The Livewire is bristling with tech as you would expect and has an excellent display and control system. During our ride I loved having access to a wide variety of information even without my phone being synched up which prevented full Bluetooth integration and GPS functions through my helmet.
All the standard info is there plus some preferences, four standard ride modes, three customisable ride modes and access to a bunch of rider aids like stability control, anti-slip, ABS etc. As an experienced electric motorcycle owner, I loved this control and functionality and the combination of handlebar and glove-touch dash control system was brilliant.
During one of our photo-shoots we did multiple laps under the harbour bridge looping back past photographers. I’d been on the bike all day and was feeling very comfortable and at home so within the speed limits I was starting to play around more.
On one loop as I exited a round-about and was still cranked over when I nailed it and got a delicious little rear wheel drift before my brain connected to my wrist and the bike settled nicely. So naturally on the next lap, I tried again. This time some of the rider aids kicked in and connected my brain to my wrist by settling the bike down for me. Nice!
You’ll just have to take my word for it that if you ride bikes and feel comfortable unleashing 105 horses with 116NM of torque in a linear line with no gear changes, you will like this very much. It is addictively fun and oh so simple.
The motor is a permanent magnet, liquid cooled AC motor which uniquely drives through a bevel gear arrangement to drive the beefy belt and create a bit of noise. The motor controller is also liquid cooled so two of the primary heat affected components are managed nicely with a single small radiator.
The 254VDC nominal battery is air cooled through quite a stylish die cast battery pack housing and some air vents. It will be interesting to see how this performs because I know some other electric motorcycles suffer from “thermal mass build up” inside packs that are being worked hard; once they heat up they can take along time to cool down.
While we are talking battery I was lucky enough to see under the bodywork and notably the battery pack housing is actually a fully stressed part of the chassis. There are two die cast frame rails that bolt on to protect it and add some rigidity; an interesting design choice compared to most other names.
On board there is a 1.4kW charger for Level 1 charging. Most manufacturers stick to this sort of power level largely to avoid blowing household fuses I suspect, but to me, it’s too small for all important “convenience charging at a decent speed” and should be at least double if not triple that size and easily limited through the dash to avoid nuisance tripping.
Having said this, it does have Level 3 DC fast charging capability through a stylish petrol cap replacing CCS port on the faux tank so if you can find one like the DELTA unit at HQ, you can smash it with up to 20kW, thank you very much.
It was pretty cool watching the team queuing up with the fleet after our day long city ride and filling them back up to 80% in literally 15 or 20 minutes.

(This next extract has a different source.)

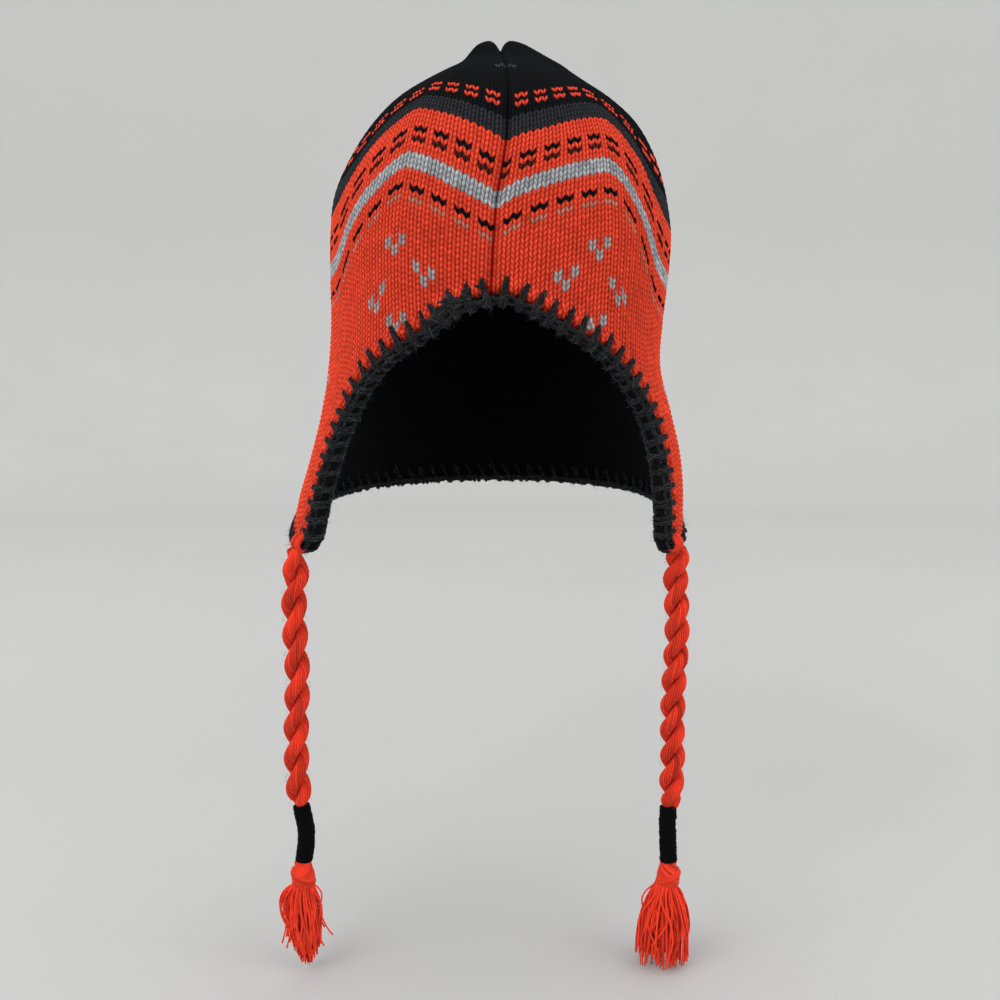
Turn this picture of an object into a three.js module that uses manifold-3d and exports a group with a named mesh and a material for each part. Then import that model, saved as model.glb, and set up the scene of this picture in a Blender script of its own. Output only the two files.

I could keep going but I’m drowning you in words already. I hope to have a video up soon, a podcast not long after including an interview with one of the team and you can read more from the official PowerPoint presentation here.
In my pre-ride post, I said : “I want to see how the thing is put together in terms build quality. Does it exude craftmanship and quality? Does it look great?”
The answer is yes. Bystanders gawked at us. Without much exception everyone agreed it was handsome, a nice blend of Harley and modern styling and you wouldn’t pick anything that didn’t look like decent quality. It looks fast and material. It does feature a few plastic panels here and there but in true Harley style a generous bunch of bling and accessories are available.
And I asked “Can I work on it? Is it put together in a way that makes things accessible and straightforward? How will HD support me if I’m an owner?”
I guess it might be possible, but I get several major clues to the fact that that wasn’t their focus and it has some complexities. The service intervals are the same as a standard hog (roughly annual) although they highlighted the cost will be lower due to simplicity. However, I think that’s ok because if I find $50k to own one, then I can find a few bucks to let HD do all the work too.
I asked “what it feels like, especially compared to my previous electric motorcycles. Does it deliver the power well? Is it faster or slower? Can I play around a bit with power delivery to suit different moods? Does it handle well?”
This is a resounding yes. It felt sophisticated, had a great ride feel and felt like quality gear. I can tweak it plenty and it handled really nicely to me. It’s almost two seconds quicker than my six year old electric, delivered the power down lower and felt substantially faster overall.
Does it go like stink? Did I get off feeling exhilarated and wanting one?
Yes, yes, and yes.
It’s not for everyone, but if you are in the buyer demographic get down to an approved HD dealer and get a test ride and a fresh grin.